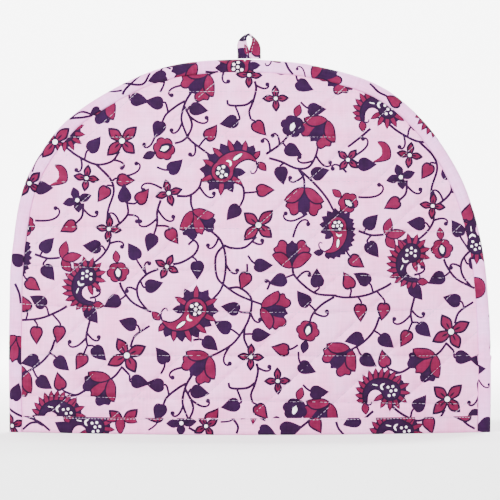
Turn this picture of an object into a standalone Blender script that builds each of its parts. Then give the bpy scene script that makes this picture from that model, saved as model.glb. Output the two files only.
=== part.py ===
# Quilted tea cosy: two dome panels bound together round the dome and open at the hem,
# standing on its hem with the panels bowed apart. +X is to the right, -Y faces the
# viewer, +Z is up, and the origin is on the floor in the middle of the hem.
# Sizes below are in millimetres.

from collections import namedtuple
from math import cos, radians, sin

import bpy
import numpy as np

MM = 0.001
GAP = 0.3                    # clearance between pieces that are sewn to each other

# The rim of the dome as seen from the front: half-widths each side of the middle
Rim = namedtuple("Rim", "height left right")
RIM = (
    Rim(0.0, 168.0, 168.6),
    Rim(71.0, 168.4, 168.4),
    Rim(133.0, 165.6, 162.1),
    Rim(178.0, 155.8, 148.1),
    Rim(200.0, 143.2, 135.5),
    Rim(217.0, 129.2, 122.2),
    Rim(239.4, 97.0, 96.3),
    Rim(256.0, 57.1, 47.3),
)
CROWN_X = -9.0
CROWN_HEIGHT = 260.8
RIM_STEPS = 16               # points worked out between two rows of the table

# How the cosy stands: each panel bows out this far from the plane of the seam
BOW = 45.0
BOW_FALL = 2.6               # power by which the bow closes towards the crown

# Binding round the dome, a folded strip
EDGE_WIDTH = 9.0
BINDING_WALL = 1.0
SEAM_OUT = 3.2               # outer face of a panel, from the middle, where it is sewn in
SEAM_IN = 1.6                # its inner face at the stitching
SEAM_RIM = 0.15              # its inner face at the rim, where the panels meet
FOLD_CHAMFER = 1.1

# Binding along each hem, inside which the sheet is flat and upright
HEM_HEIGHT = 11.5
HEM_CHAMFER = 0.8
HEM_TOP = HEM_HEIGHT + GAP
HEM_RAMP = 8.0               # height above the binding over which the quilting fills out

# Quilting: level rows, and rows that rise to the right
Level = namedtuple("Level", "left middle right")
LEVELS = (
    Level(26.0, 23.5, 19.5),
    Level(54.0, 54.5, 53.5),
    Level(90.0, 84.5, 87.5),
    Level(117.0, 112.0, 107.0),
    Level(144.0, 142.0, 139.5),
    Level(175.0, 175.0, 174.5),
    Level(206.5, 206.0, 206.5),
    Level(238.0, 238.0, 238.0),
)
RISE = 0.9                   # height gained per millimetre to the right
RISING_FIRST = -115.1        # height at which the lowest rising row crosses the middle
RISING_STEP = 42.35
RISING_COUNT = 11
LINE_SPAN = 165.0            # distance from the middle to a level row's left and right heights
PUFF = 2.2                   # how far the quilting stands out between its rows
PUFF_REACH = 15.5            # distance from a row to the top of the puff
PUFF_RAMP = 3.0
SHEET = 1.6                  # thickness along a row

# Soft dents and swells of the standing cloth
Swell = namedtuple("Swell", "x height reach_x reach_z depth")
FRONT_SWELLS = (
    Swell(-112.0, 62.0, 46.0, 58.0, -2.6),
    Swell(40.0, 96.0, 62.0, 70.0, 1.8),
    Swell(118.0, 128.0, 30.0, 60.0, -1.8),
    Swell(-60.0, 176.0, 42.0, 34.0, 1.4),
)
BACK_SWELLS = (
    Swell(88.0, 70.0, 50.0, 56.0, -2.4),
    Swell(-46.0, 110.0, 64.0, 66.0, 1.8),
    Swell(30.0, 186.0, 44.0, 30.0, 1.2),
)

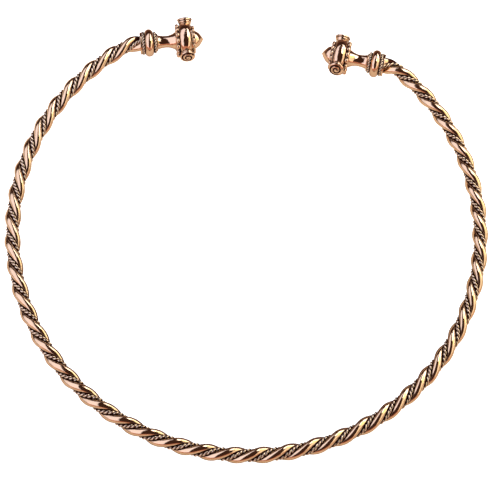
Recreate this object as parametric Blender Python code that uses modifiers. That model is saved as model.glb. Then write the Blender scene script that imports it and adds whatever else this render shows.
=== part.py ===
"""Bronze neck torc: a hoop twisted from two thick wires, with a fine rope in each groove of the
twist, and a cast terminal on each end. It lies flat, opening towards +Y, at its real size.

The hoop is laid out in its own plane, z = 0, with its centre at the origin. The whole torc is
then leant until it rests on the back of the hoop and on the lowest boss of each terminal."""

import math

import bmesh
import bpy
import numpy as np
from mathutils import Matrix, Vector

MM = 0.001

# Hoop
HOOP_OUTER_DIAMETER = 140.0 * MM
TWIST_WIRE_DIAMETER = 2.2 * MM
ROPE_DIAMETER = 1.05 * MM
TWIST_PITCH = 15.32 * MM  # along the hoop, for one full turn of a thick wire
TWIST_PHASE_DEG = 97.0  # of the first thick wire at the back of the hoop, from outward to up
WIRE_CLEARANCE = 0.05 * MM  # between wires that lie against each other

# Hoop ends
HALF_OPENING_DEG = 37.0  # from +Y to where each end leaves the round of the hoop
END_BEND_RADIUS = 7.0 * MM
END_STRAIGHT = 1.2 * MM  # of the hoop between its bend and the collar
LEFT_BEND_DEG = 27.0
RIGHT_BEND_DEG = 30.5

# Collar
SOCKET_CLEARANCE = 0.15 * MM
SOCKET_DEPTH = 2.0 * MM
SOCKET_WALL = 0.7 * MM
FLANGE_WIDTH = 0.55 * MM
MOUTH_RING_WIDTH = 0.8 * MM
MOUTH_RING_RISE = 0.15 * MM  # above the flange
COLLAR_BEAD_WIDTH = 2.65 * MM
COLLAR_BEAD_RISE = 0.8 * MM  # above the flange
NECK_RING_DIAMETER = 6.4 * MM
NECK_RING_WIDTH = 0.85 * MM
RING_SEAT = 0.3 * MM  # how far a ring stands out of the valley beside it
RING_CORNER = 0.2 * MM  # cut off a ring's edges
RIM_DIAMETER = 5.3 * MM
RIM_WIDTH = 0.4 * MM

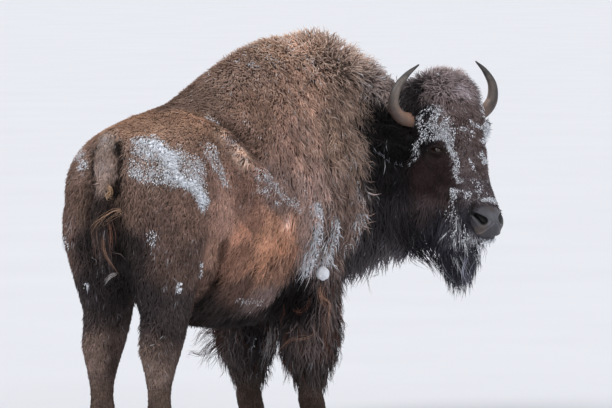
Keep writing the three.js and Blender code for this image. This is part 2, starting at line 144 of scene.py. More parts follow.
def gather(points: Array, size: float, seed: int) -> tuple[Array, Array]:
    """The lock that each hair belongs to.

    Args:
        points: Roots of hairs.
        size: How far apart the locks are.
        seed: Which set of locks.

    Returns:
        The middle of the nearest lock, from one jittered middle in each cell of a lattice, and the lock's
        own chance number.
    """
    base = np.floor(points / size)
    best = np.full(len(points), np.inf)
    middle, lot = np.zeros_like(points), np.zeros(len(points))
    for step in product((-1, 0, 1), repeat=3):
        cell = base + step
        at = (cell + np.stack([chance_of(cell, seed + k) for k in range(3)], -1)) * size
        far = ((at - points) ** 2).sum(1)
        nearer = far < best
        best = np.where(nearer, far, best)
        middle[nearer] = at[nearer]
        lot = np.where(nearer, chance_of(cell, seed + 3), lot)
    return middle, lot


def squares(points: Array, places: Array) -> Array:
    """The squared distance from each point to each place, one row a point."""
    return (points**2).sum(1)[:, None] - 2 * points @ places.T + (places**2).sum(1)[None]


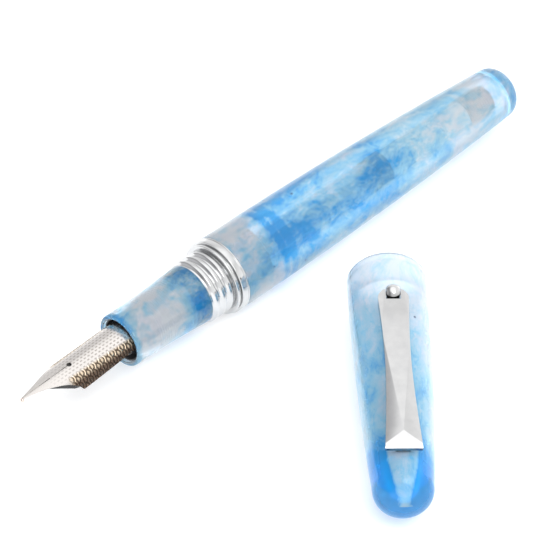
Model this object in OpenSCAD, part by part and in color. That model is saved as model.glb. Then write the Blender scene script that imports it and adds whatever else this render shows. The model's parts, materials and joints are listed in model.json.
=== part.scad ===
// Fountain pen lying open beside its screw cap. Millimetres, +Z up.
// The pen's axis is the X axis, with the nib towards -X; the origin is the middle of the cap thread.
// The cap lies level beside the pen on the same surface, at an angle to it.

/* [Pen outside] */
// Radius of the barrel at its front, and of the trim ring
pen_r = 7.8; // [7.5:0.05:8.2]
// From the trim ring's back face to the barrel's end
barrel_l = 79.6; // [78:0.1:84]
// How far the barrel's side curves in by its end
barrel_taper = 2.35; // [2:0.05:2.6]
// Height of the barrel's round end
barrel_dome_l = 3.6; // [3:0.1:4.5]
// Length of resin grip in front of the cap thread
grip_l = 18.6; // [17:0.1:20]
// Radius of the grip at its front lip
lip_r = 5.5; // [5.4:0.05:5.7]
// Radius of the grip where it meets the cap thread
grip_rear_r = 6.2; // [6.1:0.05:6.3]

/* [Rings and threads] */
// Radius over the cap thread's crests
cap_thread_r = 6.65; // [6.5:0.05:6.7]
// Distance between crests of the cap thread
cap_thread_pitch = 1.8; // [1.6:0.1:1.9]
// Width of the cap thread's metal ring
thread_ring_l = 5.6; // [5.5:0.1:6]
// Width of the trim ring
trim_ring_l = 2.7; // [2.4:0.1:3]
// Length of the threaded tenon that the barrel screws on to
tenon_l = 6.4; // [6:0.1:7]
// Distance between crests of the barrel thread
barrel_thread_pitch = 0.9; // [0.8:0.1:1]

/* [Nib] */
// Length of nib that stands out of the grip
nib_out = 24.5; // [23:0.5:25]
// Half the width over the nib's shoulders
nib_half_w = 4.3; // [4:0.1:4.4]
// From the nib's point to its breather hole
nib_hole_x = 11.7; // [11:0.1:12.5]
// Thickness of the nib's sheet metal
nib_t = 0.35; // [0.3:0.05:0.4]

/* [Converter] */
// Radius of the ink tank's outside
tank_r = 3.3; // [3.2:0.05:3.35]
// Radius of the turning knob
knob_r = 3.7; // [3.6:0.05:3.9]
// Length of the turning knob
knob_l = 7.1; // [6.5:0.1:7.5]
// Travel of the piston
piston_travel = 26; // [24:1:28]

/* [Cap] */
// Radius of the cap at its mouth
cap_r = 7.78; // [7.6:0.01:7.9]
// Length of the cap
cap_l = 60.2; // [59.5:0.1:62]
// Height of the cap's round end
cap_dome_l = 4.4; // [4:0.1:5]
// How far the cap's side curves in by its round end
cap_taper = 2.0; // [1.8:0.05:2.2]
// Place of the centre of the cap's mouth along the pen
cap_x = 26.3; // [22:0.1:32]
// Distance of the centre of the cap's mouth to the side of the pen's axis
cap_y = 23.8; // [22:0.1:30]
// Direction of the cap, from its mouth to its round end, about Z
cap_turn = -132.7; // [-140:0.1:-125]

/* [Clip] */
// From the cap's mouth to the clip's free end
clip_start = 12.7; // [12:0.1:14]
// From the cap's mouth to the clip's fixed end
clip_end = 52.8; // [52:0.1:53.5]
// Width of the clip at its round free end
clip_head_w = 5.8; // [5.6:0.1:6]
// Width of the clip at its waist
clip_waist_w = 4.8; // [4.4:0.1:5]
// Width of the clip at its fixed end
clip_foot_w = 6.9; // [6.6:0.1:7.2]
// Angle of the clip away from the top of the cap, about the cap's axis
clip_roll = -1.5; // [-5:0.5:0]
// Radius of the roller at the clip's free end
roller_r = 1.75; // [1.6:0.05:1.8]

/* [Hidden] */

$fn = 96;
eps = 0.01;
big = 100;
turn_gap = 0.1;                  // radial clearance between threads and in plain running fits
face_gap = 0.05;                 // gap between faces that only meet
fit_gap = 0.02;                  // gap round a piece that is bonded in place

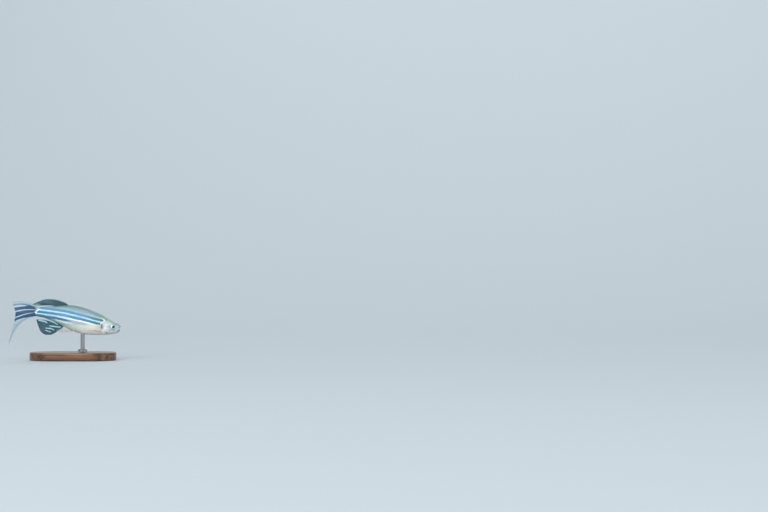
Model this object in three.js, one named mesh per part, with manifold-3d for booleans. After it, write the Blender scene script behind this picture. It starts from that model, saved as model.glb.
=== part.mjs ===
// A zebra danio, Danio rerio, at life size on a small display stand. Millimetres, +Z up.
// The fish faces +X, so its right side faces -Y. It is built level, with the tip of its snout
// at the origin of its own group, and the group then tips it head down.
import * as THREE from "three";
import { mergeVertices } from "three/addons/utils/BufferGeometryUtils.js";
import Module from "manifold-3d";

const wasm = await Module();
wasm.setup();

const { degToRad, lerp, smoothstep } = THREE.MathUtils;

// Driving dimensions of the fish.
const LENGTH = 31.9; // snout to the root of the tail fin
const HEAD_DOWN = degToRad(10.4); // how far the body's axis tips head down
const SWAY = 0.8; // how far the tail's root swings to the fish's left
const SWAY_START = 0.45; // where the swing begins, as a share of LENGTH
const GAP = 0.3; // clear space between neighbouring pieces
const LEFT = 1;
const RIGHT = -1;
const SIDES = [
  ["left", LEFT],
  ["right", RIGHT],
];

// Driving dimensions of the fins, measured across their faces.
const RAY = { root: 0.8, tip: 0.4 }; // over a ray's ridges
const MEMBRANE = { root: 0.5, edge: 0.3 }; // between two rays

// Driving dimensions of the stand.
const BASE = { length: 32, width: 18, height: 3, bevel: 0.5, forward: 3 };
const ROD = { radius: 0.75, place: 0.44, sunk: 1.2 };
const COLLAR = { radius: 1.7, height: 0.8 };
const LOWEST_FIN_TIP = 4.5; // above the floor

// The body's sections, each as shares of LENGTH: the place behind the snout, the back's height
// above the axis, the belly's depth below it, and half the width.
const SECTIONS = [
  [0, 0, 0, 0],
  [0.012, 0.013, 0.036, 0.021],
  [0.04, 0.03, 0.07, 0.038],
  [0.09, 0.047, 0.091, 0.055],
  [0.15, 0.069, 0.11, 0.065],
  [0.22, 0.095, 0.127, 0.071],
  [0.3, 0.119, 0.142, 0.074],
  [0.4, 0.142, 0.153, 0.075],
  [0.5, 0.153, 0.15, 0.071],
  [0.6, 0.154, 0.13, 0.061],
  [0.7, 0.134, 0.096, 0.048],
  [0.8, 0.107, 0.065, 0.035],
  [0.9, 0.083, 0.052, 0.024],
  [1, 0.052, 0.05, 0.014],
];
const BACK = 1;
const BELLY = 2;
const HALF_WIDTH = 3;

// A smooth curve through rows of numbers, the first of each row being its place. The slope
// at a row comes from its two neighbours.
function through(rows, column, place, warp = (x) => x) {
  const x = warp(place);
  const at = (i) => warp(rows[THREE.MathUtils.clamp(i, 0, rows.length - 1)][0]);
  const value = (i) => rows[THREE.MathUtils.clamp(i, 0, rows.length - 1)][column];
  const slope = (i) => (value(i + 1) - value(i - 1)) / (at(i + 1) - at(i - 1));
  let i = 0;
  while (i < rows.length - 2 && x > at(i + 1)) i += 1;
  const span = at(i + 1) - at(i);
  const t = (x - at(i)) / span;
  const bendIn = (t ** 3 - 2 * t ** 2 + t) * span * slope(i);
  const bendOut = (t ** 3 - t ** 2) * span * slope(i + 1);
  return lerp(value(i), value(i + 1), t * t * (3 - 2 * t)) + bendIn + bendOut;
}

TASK
Go through the data above and find the lines with the word "behind". Copy each of those lines.

ANSWER FOR THIS EXERCISE
Model this object in three.js, one named mesh per part, with manifold-3d for booleans. After it, write the Blender scene script behind this picture. It starts from that model, saved as model.glb.
// The body's sections, each as shares of LENGTH: the place behind the snout, the back's height